Besonders stört Bosbach dabei die Bezeichnung "Abweichler": "Denn im Grunde bin ich ja nur dabei geblieben, was die CDU jahrelang gesagt hat. Ich habe meine Meinung nie geändert. Und trotzdem stimmt die Bezeichnung ‘Abweichler‘ natürlich auch. Mir war klar: Stimmst du nicht mit der Mehrheit, gibt es Probleme. Mir war allerdings nicht klar, wie schnell das ins Persönliche gehen würde." Das sagte Bosbach bereits im Jahr 2011, seitdem hat sich dieser Eindruck bei ihm nur verstärkt.

Eine große Volkspartei wie die CDU müsse seiner Überzeugung nach auch einen Dissens ertragen können und unterschiedliche Standpunkte zu wichtigen Themen. Besonders der Euro-Rettungsschirm ist da für den Politiker ein großes Thema. Er sagt aber: Im Endeffekt ist die Partei wichtiger als der einzelne Politiker. Bosbach: "Aber dann hast du sofort ein Problem, weil gesagt wird: ‘Wir sind eine große Kameradschaft in der Fraktion, wir müssen zusammenhalten. ‘ Jeder, der sich aus dieser Gemeinschaft weg begibt, der macht der Fraktion Probleme. Ich will kein Problemfall sein. Ich möchte ein guter Kollege sein und der Partei helfen. Wenn man aber das Gefühl vermittelt bekommt, man müsse sich entscheiden zwischen der Fraktion und seiner Überzeugung, dann steckt man in der Zwickmühle."

Verantwortung als Christ

Bei seiner Rücktrittsentscheidung spielt dabei auch der christliche Hintergrund der Partei eine Rolle. Das C in der CDU dürfe nicht vergessen werden, sagt Bosbach: "Das ‘C‘ bedeutet für mich einen konkreten Handlungsaufruf. Christen haben eine besondere Verantwortung in der Gesellschaft. Diese Verantwortung müssen sie auch wahrnehmen. Es gibt immer wieder Entscheidungen, wo man sich fragen muss: ‘Stimmt das mit meiner christlichen Überzeugung überein.‘"
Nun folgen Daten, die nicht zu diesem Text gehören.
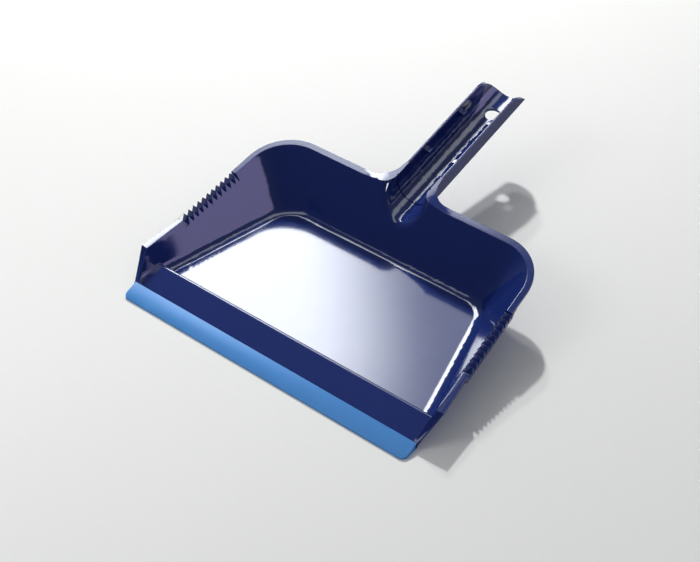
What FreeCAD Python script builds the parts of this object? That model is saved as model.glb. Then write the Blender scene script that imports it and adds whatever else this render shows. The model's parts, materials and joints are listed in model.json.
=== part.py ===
import FreeCAD, Part
import math
import os

# Dust pan with a soft front lip. Millimetres, +Z up, X along the lip, Y from the lip to the handle.
# The outlines below are drawn with Y = 0 at the lip edge and Z = 0 on the floor the pan rests on;
# the finished pieces are moved back so that the origin is under the middle of the pan floor.
ORIGIN_Y = 88.0

# pan floor and walls
FLOOR_TOP = 2.5
FOOT_BACK_Y = 139.0
FOOT_BACK_HALF = 83.7
FOOT_TAPER = 0.2488
FOOT_CORNER_R = 22.0
FOOT_COVE_R = 9.0
FOOT_SKIN = 1.0
RIM_BACK_Y = 160.0
RIM_BACK_Z = 43.1
RIM_BACK_HALF = 110.0
RIM_TAPER = 0.0592
RIM_CORNER_R = 30.0
RIM_SLOPE = 0.176
RIM_SKIN = 2.3
RIM_BEND_Y = 60.0
RIM_FRONT_SLOPE = 0.1
WALL_SHARE = 1.35
FRONT_REACH = -20.0
CAVITY_SHARE = 1.6
CLEAR_ABOVE = 2.0

# flange round the rim
FLANGE_W = 5.0
FLANGE_SIDE_W = 3.8
FLANGE_T = 2.0
FLANGE_FRONT_Y = 29.0
SHOULDER_RISE = 1.44
SHOULDER_IN = 15.0
SHOULDER_OUT = 38.0
GUSSET_R = 15.0
GUSSET_HALF = 15.6

# handle channel, sections measured from the top of its rims
CHANNEL_START_Y = 135.0
CHANNEL_END_Y = 300.0
CHANNEL_R = 13.3
CHANNEL_SIDE = 5.7
CHANNEL_WALL = 2.0
ENTRY_BLEND_R = 8.0
CREST_R = 1.1
SKIRT_START_Y = 172.0
SKIRT_OUT = 17.8
SKIRT_DROP = 8.0
SKIRT_T = 1.7
END_CENTRE_Y = 262.0
END_CENTRE_Z = 46.0
END_LENGTH = 29.8
END_HEIGHT = 18.5
SEAM_Y = 171.0
SEAM_W = 1.2
SEAM_DEEP = 0.7

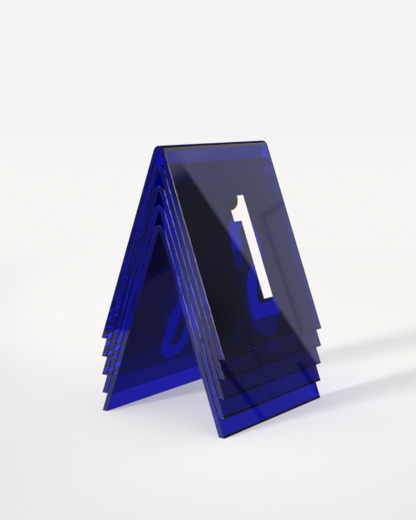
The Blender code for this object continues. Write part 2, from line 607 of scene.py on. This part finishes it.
@dataclass(frozen=True)
class CutEdge:
    """The sheet's cut and flame-polished edges, which scatter a little light. Their colour is painted
    light: dark blue with bright blue streaks for the light piped along the sheet.
    """

    lines: SawLines
    tint: Triple = (0.003, 0.003, 0.15)
    # Painted light: the blue of the streaks of piped light.
    painted_streak_blue: Triple = (0.003, 0.003, 1.00)
    refraction: float = 1.49
    roughness: float = 0.0
    spread: float = 0.01
    line_depth: float = 0.0000001

    def make(self) -> bpy.types.Material:
        """Build the material.

        Returns:
            The material.
        """
        material, sheet, shader = new_material("cut_acrylic_edge")
        set_plain(shader, IOR=self.refraction, Metallic=0.0, Transmission_Weight=1.0)
        lines = self.lines.place(
            sheet, Vector=object_coordinates(sheet), Roughness=self.roughness, Spread=self.spread
        )
        # The base colour carries the painted light streaks.
        sheet.feed(shader, "Base Color", sheet.blend(lines.outputs["Streak"], self.tint, self.painted_streak_blue))
        sheet.feed(shader, "Roughness", lines.outputs["Roughness"])
        add_relief(sheet, shader, lines.outputs["Height"], self.line_depth)
        return material


@dataclass(frozen=True)
class WhiteFilm:
    """Matt white cut vinyl film with a fine leathery grain, and a painted glow that stands in for light
    falling on it.
    """

    grain: FineGrain
    # Painted light: the film glows though it is no lamp.
    glow: Triple
    light: Triple = (0.95, 0.93, 0.90)
    dark: Triple = (0.90, 0.88, 0.85)
    refraction: float = 1.45
    roughness: Pair = (0.43, 0.56)
    grain_band: Pair = (0.3, 0.7)
    grain_depth: float = 0.00001

    def make(self, name: str) -> bpy.types.Material:
        """Build the material.

        Args:
            name: The material's name.

        Returns:
            The material.
        """
        material, sheet, shader = new_material(name)
        set_plain(shader, Metallic=0.0, IOR=self.refraction)
        # The painted glow goes into the emission.
        set_plain(shader, Emission_Color=(*self.glow, 1.0), Emission_Strength=1.0)
        grain = self.grain.place(sheet, Vector=object_coordinates(sheet))
        sheet.feed(shader, "Base Color", sheet.blend(grain.outputs["Mottle"], self.light, self.dark))
        rough = sheet.fade(grain.outputs["Grain"], *self.grain_band, *self.roughness)
        sheet.feed(shader, "Roughness", rough)
        add_relief(sheet, shader, grain.outputs["Grain"], self.grain_depth)
        return material


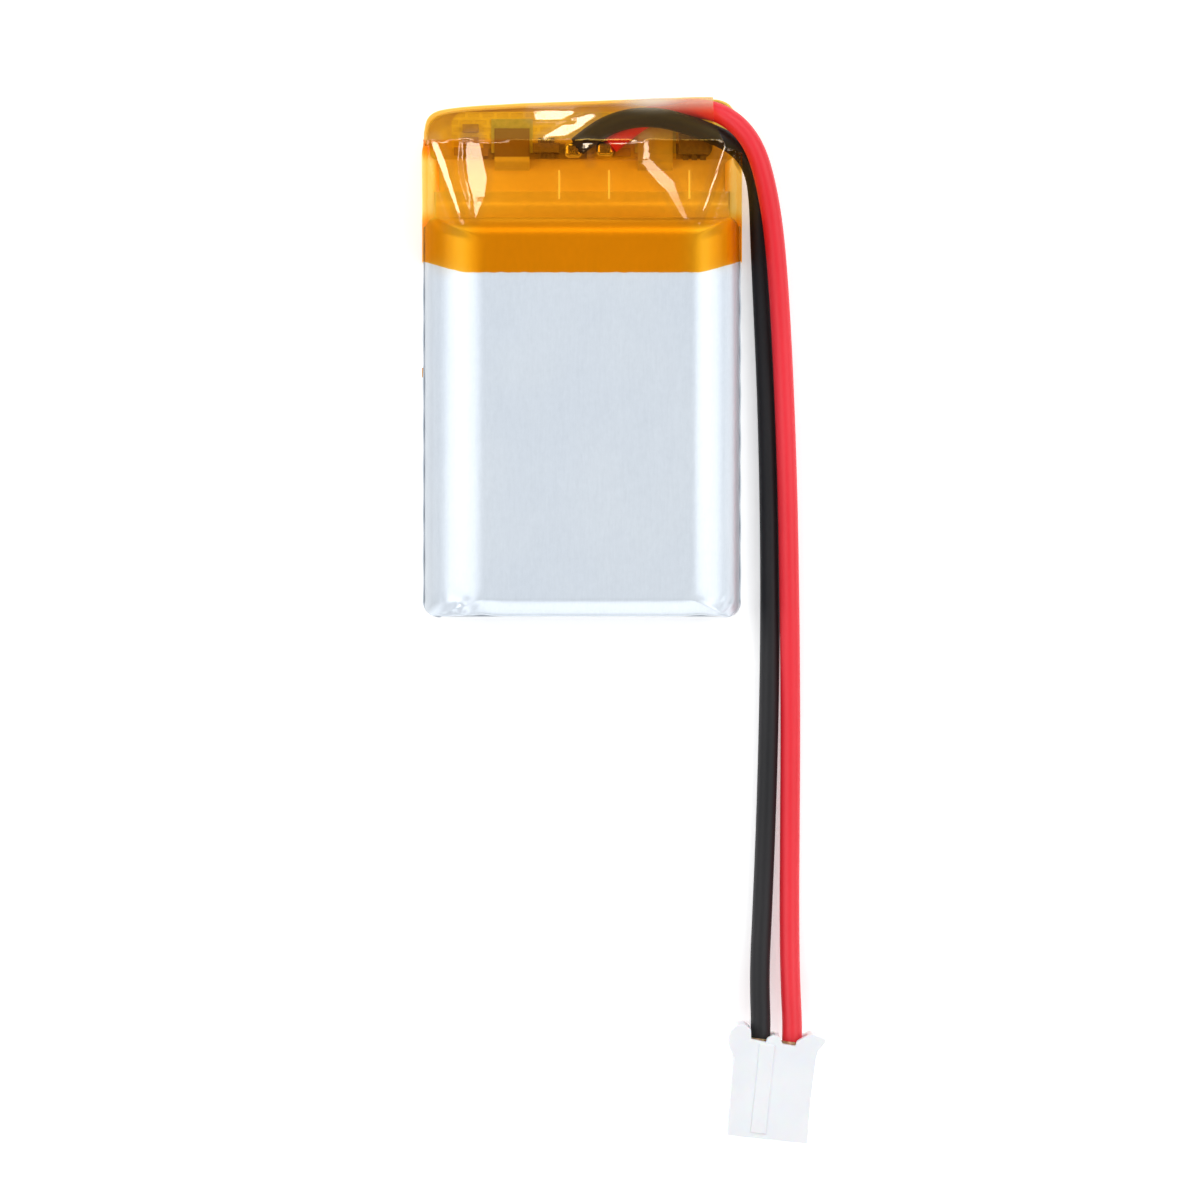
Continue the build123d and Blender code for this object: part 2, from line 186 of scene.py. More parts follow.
def multiplied(tree, a, b):
    mixed = add(tree, "Mix", {0: 1.0, 6: a, 7: b}, data_type="RGBA", blend_type="MULTIPLY")
    return mixed.outputs[2]


def finish_material(material, tree, surface):
    add(tree, "OutputMaterial", {"Surface": surface})
    return material


def principled(
    name, colours, noise_scale, rough, bump=0.0, stretch=(1, 1, 1), bump_scale=None, **sockets
):
    """A Principled material whose colour and roughness vary with noise between two values."""
    material, tree = new_material(name)
    pattern = grain(tree, noise_scale, stretch)
    colour = ramp(tree, pattern, [(0.3, colours[0]), (0.7, colours[1])])
    roughness = add(tree, "MapRange", {"Value": pattern, "To Min": rough[0], "To Max": rough[1]})
    shader = add(tree, "BsdfPrincipled", {"Base Color": colour, "Roughness": roughness.outputs[0]})
    set_sockets(shader, sockets)
    if bump:
        height = grain(tree, bump_scale or noise_scale * 2, stretch)
        bumped = add(tree, "Bump", {"Height": height, "Strength": 1.0, "Distance": bump * MM})
        tree.links.new(bumped.outputs[0], shader.inputs["Normal"])
    return finish_material(material, tree, shader.outputs[0])


WALL_SHADE_Z = (4.4, 5.0)


def foil_material():
    """The pouch's satin aluminium laminate: a fine grain drawn along the cell, under nylon."""
    material, tree = new_material("satin_laminate")
    drawn = grain(tree, 7.0, (1.0, 0.12, 1.0), detail=4, roughness=0.7)
    specks = grain(tree, 4.0, (1.0, 0.6, 1.0), detail=5, roughness=0.7)
    patches = grain(tree, 0.12, detail=2)
    mixed = add(tree, "Mix", {0: 0.5, 2: drawn, 3: specks}, data_type="FLOAT").outputs[0]
    colour = ramp(tree, mixed, [(0.30, (0.75, 0.82, 0.89)), (0.70, (0.83, 0.90, 0.97))])
    tone = ramp(tree, patches, [(0.3, (0.95, 0.96, 0.98)), (0.7, (1.0, 1.0, 1.0))])
    # The walls and the folded seals are painted darker than the front, below a height: painted
    # shade.
    limits = {"From Min": WALL_SHADE_Z[0], "From Max": WALL_SHADE_Z[1]}
    height = add(tree, "MapRange", {"Value": own_axes(tree)[2], **limits})
    wall = blended(tree, height.outputs[0], (0.75, 0.75, 0.75, 1), (1, 1, 1, 1))
    colour = multiplied(tree, multiplied(tree, colour, tone), wall)
    rough = add(tree, "MapRange", {"Value": mixed, "To Min": 0.27, "To Max": 0.38}).outputs[0]
    bump = add(tree, "Bump", {"Height": mixed, "Strength": 0.5, "Distance": 0.008 * MM})
    inputs = {"Base Color": colour, "Roughness": rough, "Normal": bump.outputs[0]}
    inputs |= {"Metallic": 0.25, "Coat Weight": 0.25, "Coat Roughness": 0.3}
    shader = add(tree, "BsdfPrincipled", inputs)
    return finish_material(material, tree, shader.outputs[0])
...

Und das drückt sich auch in den einzelnen politischen Debatten und Entscheidungen aus, sagt Bosbach. "Das ist die Debatte über Stammzellforschung, die Präimplantationsdiagnostik. Wenn Sie vor fünf oder zehn Jahren gefragt hätten: Wo steht die CDU bei diesen Fragen, hätte ich Ihnen das sofort beantworten können. Heute ist das viel schwieriger geworden, weil es kaum eine Haltung dazu in meiner Partei nicht gibt."

Bis zur Bundestagswahl 2017 werde er, so Bosbach, sein Amt noch mit voller Kraft ausüben. Für seinen Rückzug im kommenden Jahr bringt er auch sehr persönliche Gründe an. Ob die mit seiner Krebserkrankung zu tun haben, unter der er seit Jahren leidet, bleibt offen. Es sind aber wohl hauptsächlich die politischen Gründe, die zum Rückzug führen: "Ich möchte nicht immer gegen meine Regierung stimmen. Ich möchte aber auch nicht gegen meine Überzeugung stimmen. Deshalb habe ich ein Problem. Das ist mein Problem und das muss ich auch ganz alleine lösen. Wenn es so weit ist, sage ich Bescheid!" Diesen Bescheid hat er nun erteilt.